Garcia's greatest asset is his likable and endearing protagonist, Vincent, despite the fact that he's entirely non-human (and in Anonymous, a junkie). Vincent is at his best when he's in over his scaly head, allowing his natural instincts for detective work to shine. But he also screws up enough to qualify as a flawed everyman, or at least a popular drinking buddy with a yarn to spin. Detective fiction lives and dies with the detective character, and while Rubio may not yet be Spade, Spenser, or Robicheaux, he's compelling enough to warrant continued trips down the bookstore aisle.

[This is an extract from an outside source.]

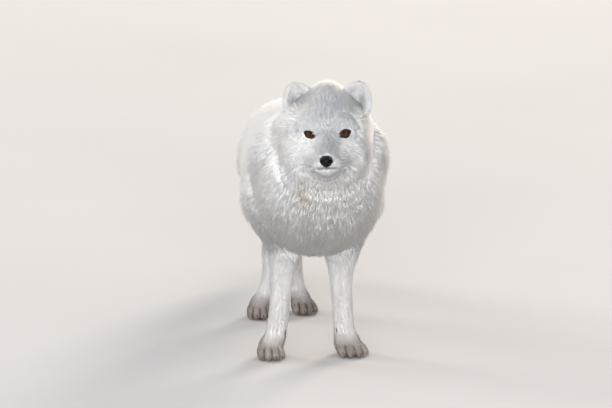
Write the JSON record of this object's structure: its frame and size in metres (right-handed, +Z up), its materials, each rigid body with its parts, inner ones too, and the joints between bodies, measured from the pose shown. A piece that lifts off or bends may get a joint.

If these books have a weakness, it's that their structure very obviously resembles that of a screenplay, as if they are ready-made vehicles for adaptation (Anonymous Rex is currently being readied as a television project for the Sci-Fi Channel). Garcia relies on resolving his stories in large epic-scale confrontations wherein most of his plot points are wrapped up and final twists tweaked, while also delivering a visually entertaining set piece. It's a fairly shameless device, and not necessarily the most inventive storytelling, but considering the tales they're servicing, these endings are entirely apropos. Garcia's third Rex book will be the already-titled Hot and Sweaty Rex (you can really see where he's going with these titles now, can't you?). If he can continue to make his conceit eminently accessible and entertaining, the audience for these books will only continue to grow, and grow vocally.